• Exercise requirements:
Extract all lines from the data beneath that include the word "objects".
══ Extracted data
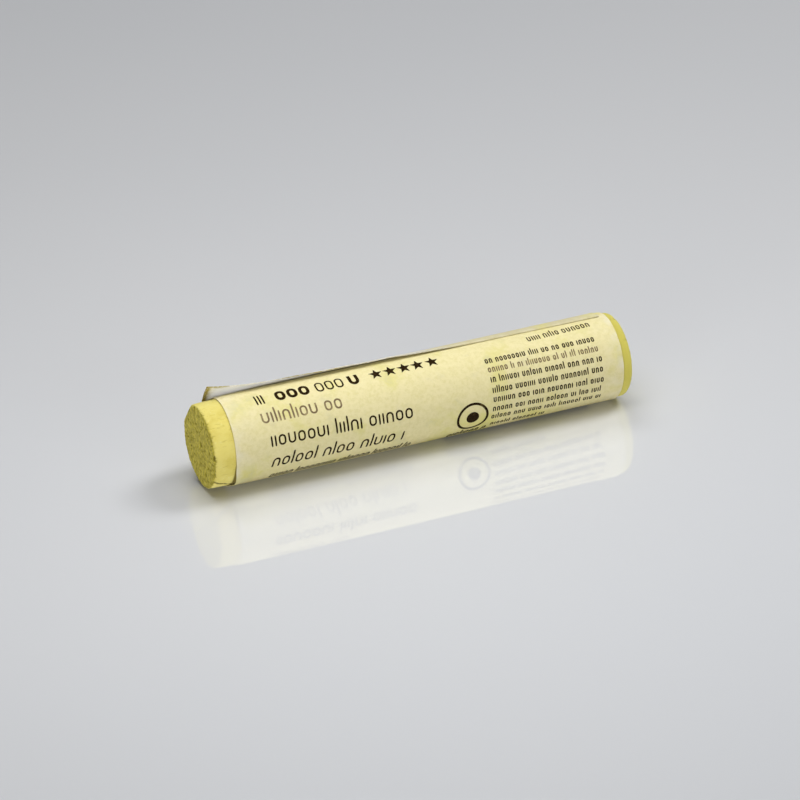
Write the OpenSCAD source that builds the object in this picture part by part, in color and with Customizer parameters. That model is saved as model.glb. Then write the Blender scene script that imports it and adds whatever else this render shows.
════
══ Extracted data
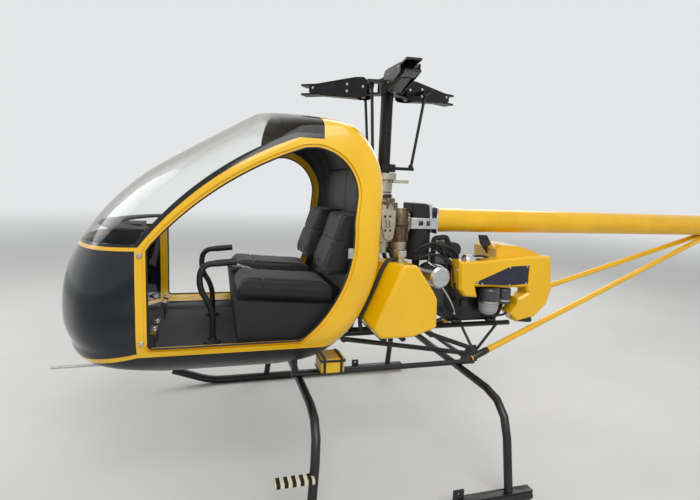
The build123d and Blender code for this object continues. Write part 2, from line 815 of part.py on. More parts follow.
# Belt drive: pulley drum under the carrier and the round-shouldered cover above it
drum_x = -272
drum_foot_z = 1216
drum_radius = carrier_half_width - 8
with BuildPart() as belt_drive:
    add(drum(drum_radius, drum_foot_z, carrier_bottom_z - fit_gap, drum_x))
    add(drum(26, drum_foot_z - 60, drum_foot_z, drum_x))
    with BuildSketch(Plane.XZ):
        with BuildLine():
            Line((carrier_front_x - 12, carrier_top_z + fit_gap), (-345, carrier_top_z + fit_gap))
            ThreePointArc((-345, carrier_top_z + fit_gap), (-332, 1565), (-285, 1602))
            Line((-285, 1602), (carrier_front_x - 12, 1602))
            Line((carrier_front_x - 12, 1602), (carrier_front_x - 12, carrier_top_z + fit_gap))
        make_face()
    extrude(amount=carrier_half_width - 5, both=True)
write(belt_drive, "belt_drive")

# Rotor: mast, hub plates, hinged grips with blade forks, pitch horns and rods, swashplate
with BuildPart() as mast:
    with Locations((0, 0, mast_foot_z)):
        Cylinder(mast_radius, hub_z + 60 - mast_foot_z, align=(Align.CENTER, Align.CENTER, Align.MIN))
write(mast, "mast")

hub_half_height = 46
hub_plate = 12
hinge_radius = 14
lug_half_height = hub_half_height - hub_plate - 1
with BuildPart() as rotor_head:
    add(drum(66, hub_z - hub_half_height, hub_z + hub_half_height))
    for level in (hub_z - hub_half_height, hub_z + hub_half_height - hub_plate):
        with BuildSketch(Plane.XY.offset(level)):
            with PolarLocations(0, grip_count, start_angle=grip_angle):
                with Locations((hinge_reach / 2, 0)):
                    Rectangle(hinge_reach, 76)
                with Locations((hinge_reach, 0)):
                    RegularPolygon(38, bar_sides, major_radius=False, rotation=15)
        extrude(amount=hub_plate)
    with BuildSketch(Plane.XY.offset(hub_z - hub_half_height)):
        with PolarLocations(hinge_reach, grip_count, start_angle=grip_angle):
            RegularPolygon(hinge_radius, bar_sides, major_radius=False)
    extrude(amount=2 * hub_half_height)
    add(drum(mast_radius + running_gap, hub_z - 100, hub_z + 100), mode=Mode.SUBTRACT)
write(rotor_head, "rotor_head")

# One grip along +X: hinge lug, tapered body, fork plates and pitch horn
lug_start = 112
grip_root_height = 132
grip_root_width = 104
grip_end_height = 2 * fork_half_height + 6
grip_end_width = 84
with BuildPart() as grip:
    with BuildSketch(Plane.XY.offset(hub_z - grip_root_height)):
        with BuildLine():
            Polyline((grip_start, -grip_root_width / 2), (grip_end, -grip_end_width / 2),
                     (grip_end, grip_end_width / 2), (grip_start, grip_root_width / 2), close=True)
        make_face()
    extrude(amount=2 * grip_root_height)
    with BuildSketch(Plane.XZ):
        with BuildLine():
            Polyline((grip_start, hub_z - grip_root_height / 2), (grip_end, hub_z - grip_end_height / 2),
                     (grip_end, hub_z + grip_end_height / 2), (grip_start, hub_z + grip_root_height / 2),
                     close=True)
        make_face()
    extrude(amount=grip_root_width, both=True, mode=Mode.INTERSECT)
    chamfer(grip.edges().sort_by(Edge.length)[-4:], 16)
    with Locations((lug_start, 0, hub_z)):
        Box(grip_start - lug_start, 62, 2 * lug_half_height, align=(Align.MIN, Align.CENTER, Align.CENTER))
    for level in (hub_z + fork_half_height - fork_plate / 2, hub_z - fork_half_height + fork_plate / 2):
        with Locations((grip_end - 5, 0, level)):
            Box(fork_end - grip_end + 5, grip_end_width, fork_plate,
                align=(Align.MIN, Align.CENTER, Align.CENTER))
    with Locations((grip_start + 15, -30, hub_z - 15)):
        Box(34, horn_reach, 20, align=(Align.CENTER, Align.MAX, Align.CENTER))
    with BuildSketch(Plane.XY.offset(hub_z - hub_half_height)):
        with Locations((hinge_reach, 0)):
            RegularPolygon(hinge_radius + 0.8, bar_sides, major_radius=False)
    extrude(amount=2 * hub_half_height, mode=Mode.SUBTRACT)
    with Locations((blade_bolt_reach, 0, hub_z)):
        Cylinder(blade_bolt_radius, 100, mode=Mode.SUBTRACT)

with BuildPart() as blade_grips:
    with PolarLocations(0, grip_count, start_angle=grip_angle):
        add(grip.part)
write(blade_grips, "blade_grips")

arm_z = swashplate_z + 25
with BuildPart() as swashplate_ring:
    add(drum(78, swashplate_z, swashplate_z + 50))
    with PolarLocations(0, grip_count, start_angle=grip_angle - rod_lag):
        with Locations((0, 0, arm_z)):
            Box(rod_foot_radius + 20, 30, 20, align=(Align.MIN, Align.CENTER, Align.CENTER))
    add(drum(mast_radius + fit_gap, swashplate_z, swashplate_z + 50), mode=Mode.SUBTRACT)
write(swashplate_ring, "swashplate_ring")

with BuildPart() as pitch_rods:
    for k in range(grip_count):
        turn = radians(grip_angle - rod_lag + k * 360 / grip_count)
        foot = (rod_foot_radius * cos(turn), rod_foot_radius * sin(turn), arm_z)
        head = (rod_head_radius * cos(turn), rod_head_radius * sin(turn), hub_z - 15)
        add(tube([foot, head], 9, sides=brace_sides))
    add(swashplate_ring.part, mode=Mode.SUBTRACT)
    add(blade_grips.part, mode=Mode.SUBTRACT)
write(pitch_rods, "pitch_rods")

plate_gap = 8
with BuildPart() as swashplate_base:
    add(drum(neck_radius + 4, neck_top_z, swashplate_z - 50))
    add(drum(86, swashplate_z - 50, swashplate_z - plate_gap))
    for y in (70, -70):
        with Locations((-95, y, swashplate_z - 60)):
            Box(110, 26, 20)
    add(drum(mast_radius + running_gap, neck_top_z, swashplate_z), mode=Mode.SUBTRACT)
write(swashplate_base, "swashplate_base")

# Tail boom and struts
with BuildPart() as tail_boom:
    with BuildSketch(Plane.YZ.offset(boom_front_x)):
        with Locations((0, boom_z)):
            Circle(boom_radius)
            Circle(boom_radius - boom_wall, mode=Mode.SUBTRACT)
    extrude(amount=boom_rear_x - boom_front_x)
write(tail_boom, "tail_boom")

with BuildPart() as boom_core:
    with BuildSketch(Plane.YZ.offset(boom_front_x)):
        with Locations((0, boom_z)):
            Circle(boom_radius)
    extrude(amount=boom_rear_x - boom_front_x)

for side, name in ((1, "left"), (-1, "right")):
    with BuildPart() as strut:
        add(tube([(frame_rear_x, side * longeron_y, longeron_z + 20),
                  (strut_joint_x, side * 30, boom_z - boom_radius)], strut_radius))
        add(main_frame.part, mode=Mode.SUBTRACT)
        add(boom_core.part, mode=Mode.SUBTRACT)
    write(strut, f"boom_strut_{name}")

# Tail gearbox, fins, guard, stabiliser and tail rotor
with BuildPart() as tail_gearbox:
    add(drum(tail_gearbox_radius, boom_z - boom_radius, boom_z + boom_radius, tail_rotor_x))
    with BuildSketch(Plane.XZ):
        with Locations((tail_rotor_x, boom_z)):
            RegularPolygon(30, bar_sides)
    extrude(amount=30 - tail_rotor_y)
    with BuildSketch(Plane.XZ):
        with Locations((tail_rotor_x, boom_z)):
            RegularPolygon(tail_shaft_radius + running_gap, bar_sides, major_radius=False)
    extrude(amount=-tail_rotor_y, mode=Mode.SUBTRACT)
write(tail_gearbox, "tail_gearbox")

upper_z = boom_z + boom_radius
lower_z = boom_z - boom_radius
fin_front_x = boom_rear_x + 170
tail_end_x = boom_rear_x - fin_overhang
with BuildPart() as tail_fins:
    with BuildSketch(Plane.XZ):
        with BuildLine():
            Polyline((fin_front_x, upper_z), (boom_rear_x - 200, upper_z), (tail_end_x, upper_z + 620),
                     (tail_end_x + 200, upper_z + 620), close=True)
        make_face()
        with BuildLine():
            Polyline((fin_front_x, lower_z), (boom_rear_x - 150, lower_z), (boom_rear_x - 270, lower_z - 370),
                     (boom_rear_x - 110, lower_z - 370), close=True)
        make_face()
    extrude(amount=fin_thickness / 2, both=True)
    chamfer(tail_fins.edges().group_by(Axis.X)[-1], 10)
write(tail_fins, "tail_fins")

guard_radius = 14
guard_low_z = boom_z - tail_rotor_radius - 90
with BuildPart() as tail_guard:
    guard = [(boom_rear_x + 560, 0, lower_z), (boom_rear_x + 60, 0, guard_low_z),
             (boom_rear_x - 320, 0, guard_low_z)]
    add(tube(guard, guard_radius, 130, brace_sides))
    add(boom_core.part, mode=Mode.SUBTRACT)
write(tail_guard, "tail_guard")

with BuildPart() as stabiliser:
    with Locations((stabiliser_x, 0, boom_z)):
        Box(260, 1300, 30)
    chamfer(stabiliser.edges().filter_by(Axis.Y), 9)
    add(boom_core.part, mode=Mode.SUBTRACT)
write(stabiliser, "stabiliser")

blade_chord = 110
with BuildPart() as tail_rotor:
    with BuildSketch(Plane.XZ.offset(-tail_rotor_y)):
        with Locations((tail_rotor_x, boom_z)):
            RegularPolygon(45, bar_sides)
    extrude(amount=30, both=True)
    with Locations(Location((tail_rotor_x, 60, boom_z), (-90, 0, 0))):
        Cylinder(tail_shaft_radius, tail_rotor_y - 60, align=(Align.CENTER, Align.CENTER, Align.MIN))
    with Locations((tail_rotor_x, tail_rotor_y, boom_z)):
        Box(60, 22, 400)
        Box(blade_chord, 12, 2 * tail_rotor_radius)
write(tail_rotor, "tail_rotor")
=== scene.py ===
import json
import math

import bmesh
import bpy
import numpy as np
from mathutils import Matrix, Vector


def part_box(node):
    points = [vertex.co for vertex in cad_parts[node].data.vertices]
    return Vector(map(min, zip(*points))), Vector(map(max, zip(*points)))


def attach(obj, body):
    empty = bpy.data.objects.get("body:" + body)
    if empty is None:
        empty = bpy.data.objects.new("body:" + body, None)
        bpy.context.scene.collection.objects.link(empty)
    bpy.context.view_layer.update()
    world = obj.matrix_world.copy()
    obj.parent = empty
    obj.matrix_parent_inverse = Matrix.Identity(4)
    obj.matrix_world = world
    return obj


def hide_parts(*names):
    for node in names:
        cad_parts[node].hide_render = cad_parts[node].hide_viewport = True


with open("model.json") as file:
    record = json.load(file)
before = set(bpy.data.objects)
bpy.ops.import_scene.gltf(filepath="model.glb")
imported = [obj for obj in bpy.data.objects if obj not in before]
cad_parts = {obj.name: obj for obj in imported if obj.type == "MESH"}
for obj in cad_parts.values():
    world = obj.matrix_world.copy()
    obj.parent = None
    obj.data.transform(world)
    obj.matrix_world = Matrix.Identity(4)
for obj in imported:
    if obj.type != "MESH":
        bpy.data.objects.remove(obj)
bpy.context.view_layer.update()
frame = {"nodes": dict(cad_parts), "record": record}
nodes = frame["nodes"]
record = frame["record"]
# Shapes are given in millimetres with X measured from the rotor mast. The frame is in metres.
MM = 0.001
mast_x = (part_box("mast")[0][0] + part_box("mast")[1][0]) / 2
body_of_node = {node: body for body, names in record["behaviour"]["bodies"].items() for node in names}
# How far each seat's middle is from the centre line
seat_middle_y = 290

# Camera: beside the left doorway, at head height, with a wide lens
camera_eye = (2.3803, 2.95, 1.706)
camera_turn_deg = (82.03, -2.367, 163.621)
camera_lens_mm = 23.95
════
• Reply to the task:
    empty = bpy.data.objects.get("body:" + body)
        empty = bpy.data.objects.new("body:" + body, None)
        bpy.context.scene.collection.objects.link(empty)
before = set(bpy.data.objects)
imported = [obj for obj in bpy.data.objects if obj not in before]
        bpy.data.objects.remove(obj)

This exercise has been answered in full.